Convém rememorar que a mineração do ferro,
no Sistema Norte da Companhia Vale, data de 1985, está localizada em Carajás
(Marabá, Parauapebas e Canaã dos Carajá), no estado do Pará, e contém os
maiores depósitos de minério de ferro do mundo. As minas estão localizadas em
terras públicas para as quais a empresa obteve licenças de exploração. Devido
ao elevado teor (66,7%, em média) dos depósitos do Sistema Norte, não é
necessário operar uma planta de concentrados em Carajás. O processo de
beneficiamento consiste apenas de operações de medição, peneiramento,
hidrociclonagem, britagem e filtragem. Após isto o minério de ferro é
transportado pela Estrada de Ferro de Carajás (EFC) até o terminal marítimo de
Ponta da Madeira, no estado do Maranhão.
Os capitalistas recebem os lucros
extraordinários como forma de perpetuidade pelas vantagens minerárias que
passam a dispor desde a concessão do direito de lavra pelo Estado, pois o
subsolo passa a constituir mero espaço de fruição de bem apropriável
privadamente, por mais que a legislação estabeleça a lavra enquanto concessão
pública. Assim, os capitalistas minerários se apropriam da renda diferencial
possibilitada pelas minas de qualidade superior encravadas no subsolo
amazônico, ou seja, numa primeira aproximação, o lucro total percebido pelo
capital individual constitui-se de dois componentes: o lucro médio minerário
setorial acrescido de renda da terra (lucro suplementar na forma de renda
absoluta e renda diferencial).
O nível desse lucro suplementar é dado pela
diferença entre a produtividade individual e a produtividade média, e o preço
de produção que prevalece dentro da indústria mineral.

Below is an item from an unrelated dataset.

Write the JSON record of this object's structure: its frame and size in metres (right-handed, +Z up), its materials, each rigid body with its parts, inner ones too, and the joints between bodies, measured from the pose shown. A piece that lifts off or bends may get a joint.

Porém essa força natural
não é a fonte da riqueza acrescida (mais-valia) e sim somente sua base natural,
sendo que a circulação do capital é o que proporciona esse processo, dada a
crescente apropriação e transformação em elemento do processo reprodutivo de
novas jazidas minerais de teores, facilidade de exploração do filão mineral e
localização da mina em relação aos principais centros de demanda internacional.
A continuada expansão da extração de
minério por parte da Companhia Vale se manifesta tanto nas enormes massas de
minério exportadas pelo Brasil, quanto dos ganhos e lucros extraordinários da
empresa, isso ao lado, como refere-se a autora “as comunidades de diversos
grupos sociais, como quilombolas, camponeses, quebradeiras de coco,
assentamentos, ribeirinhos e indígenas, que vivem nos 27 municípios recortados
pela ferrovia no Pará e no Maranhão, foram excluídas do processo de
interlocução” e submetidas a um crescente cercamento de suas terras.
O processo de privatização da Companhia
Vale do Rio Doce transferiu para o controle do capital privado amplas faixas de
terras e consequentemente a apropriação das rendas fundiárias, não somente
sobre as áreas de jazidas, mas também sobre gradientes de terras que podem ser
tratadas como “ativos financeiros” da empresa, forma de capital também gerador
de renda.
Na obra de Juliana Barros a autora mostra
as diversas situações em que a Companhia Vale se apropria de novas terras e
impõe uma lógica de crescente concentração fundiária e precificação das terras
na Amazônia, a autora observa que nas “áreas de assentamento do Maranhão
cortadas pela duplicação da estrada de ferro, a empresa é acusada de deteriorar
estradas dos assentamentos, soterrar igarapés, atrapalhar o deslocamento de
pessoas com veículos”, condiciona a acumulação por despossessão e a crescente
apropriação de rendas extraordinárias por parte desta empresa transnacional.